Below is a listing; reproduce each line of it exactly.

─── Data section ───

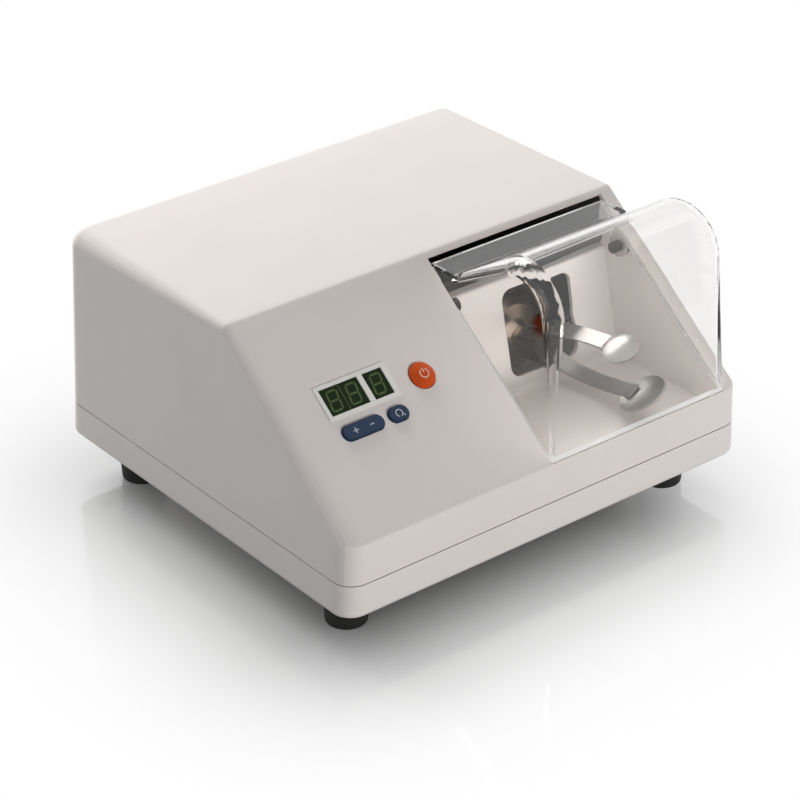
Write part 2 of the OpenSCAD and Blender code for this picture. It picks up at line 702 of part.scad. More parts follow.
module speed_button() color("slategray") on_panel() translate([speed_x, key_s, 0]) {
  translate([0, 0, -wall - flange_gap - flange_t]) linear_extrude(flange_t)
    stadium(speed_len + 2.6, key_w + 2.6);
  translate([0, 0, -wall - flange_gap - tiny]) linear_extrude(wall + flange_gap + key_proud - 0.4)
    stadium(speed_len, key_w);
  translate([0, 0, key_proud - 0.5]) linear_extrude(0.5) stadium(speed_len - 0.7, key_w - 0.7);
  translate([0, 0, stem_n]) cylinder(r = 2, h = -wall - flange_gap - stem_n, $fn = 24);
}

module time_rocker() color("slategray") on_panel() translate([time_x, key_s, 0]) {
  rock_drop = rock_x * sin(rock_angle) + stem_gap + 0.15;
  translate([0, 0, -wall - 2]) linear_extrude(wall + 2 + key_proud - 0.4) stadium(time_len, key_w);
  translate([0, 0, key_proud - 0.5]) linear_extrude(0.5) stadium(time_len - 0.7, key_w - 0.7);
  for (side = [-1, 1]) translate([side * rock_x, 0, plunger_n + rock_drop])
    cylinder(r = 1.6, h = 2.4, $fn = 24);
  translate([0, -(lug_s + lug_t), rocker_pin_n]) rotate([-90, 0, 0])
    cylinder(r = rocker_pin_r, h = 2 * (lug_s + lug_t), $fn = 32);
  translate([-1.6, -key_w / 2, rocker_pin_n]) cube([3.2, key_w, 2]);
}

// Cover switch, fixed to the tub wall under the cover's edge
module interlock_switch() color("black") on_slope()
  translate([tub_x0 - 6.5, (tub_screw_s[0] + tub_screw_s[1]) / 2 - 10, -wall - 12.5]) {
  difference() {
    cube([6.5 - tiny, 20, 10]);
    for (y = [4, 16]) translate([-1, y, 7]) rotate([0, 90, 0]) cylinder(r = 1.2, h = 9, $fn = 24);
  }
  for (y = [3, 9.2, 15.5]) translate([2.6, y, -5]) cube([0.6, 1.5, 5 + tiny]);
}

// Motor cradle on four rubber mounts
mount_x = 40;
mount_y = 22;
mount_low = 33;
mount_h = 14;
cradle_z = mount_low + mount_h;
cradle_t = 2.5;
cradle_w = 96;
cradle_d = 62;
plate_u = -24;
plate_w = 54;
plate_h = 50;
// Depth at which the leaning motor plate crosses the cradle's sheet
plate_mid_z = shaft_z - (hub_back - plate_u) * sin(shaft_tilt);
plate_foot_y = shaft_y + (hub_back - plate_u) * cos(shaft_tilt) - (plate_mid_z - cradle_z) * tan(shaft_tilt);
// Middle of the four mounts behind that line
mount_behind = 23.054;
mount_mid_y = plate_foot_y + mount_behind;
cradle_y0 = mount_mid_y - cradle_d / 2;
motor_screw_a = [30, 150, 210, 330];
motor_bolt_r = 15;
transit_x = 34;
transit_r = 2;
transit_sink = 3;
guide_x = 32;
guide_t = 7;
guide_w = 12;
guide_front = 10;
guide_pin_r = 1.6;
guide_gap = 0.35;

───

- **Answer below**:
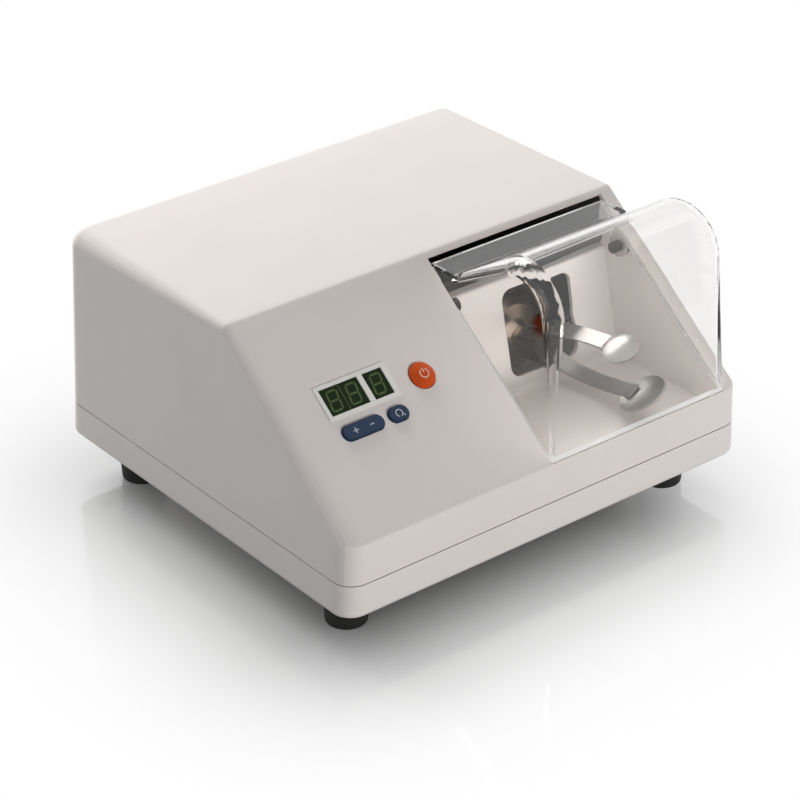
Write part 2 of the OpenSCAD and Blender code for this picture. It picks up at line 702 of part.scad. More parts follow.
module speed_button() color("slategray") on_panel() translate([speed_x, key_s, 0]) {
  translate([0, 0, -wall - flange_gap - flange_t]) linear_extrude(flange_t)
    stadium(speed_len + 2.6, key_w + 2.6);
  translate([0, 0, -wall - flange_gap - tiny]) linear_extrude(wall + flange_gap + key_proud - 0.4)
    stadium(speed_len, key_w);
  translate([0, 0, key_proud - 0.5]) linear_extrude(0.5) stadium(speed_len - 0.7, key_w - 0.7);
  translate([0, 0, stem_n]) cylinder(r = 2, h = -wall - flange_gap - stem_n, $fn = 24);
}

module time_rocker() color("slategray") on_panel() translate([time_x, key_s, 0]) {
  rock_drop = rock_x * sin(rock_angle) + stem_gap + 0.15;
  translate([0, 0, -wall - 2]) linear_extrude(wall + 2 + key_proud - 0.4) stadium(time_len, key_w);
  translate([0, 0, key_proud - 0.5]) linear_extrude(0.5) stadium(time_len - 0.7, key_w - 0.7);
  for (side = [-1, 1]) translate([side * rock_x, 0, plunger_n + rock_drop])
    cylinder(r = 1.6, h = 2.4, $fn = 24);
  translate([0, -(lug_s + lug_t), rocker_pin_n]) rotate([-90, 0, 0])
    cylinder(r = rocker_pin_r, h = 2 * (lug_s + lug_t), $fn = 32);
  translate([-1.6, -key_w / 2, rocker_pin_n]) cube([3.2, key_w, 2]);
}

// Cover switch, fixed to the tub wall under the cover's edge
module interlock_switch() color("black") on_slope()
  translate([tub_x0 - 6.5, (tub_screw_s[0] + tub_screw_s[1]) / 2 - 10, -wall - 12.5]) {
  difference() {
    cube([6.5 - tiny, 20, 10]);
    for (y = [4, 16]) translate([-1, y, 7]) rotate([0, 90, 0]) cylinder(r = 1.2, h = 9, $fn = 24);
  }
  for (y = [3, 9.2, 15.5]) translate([2.6, y, -5]) cube([0.6, 1.5, 5 + tiny]);
}

// Motor cradle on four rubber mounts
mount_x = 40;
mount_y = 22;
mount_low = 33;
mount_h = 14;
cradle_z = mount_low + mount_h;
cradle_t = 2.5;
cradle_w = 96;
cradle_d = 62;
plate_u = -24;
plate_w = 54;
plate_h = 50;
// Depth at which the leaning motor plate crosses the cradle's sheet
plate_mid_z = shaft_z - (hub_back - plate_u) * sin(shaft_tilt);
plate_foot_y = shaft_y + (hub_back - plate_u) * cos(shaft_tilt) - (plate_mid_z - cradle_z) * tan(shaft_tilt);
// Middle of the four mounts behind that line
mount_behind = 23.054;
mount_mid_y = plate_foot_y + mount_behind;
cradle_y0 = mount_mid_y - cradle_d / 2;
motor_screw_a = [30, 150, 210, 330];
motor_bolt_r = 15;
transit_x = 34;
transit_r = 2;
transit_sink = 3;
guide_x = 32;
guide_t = 7;
guide_w = 12;
guide_front = 10;
guide_pin_r = 1.6;
guide_gap = 0.35;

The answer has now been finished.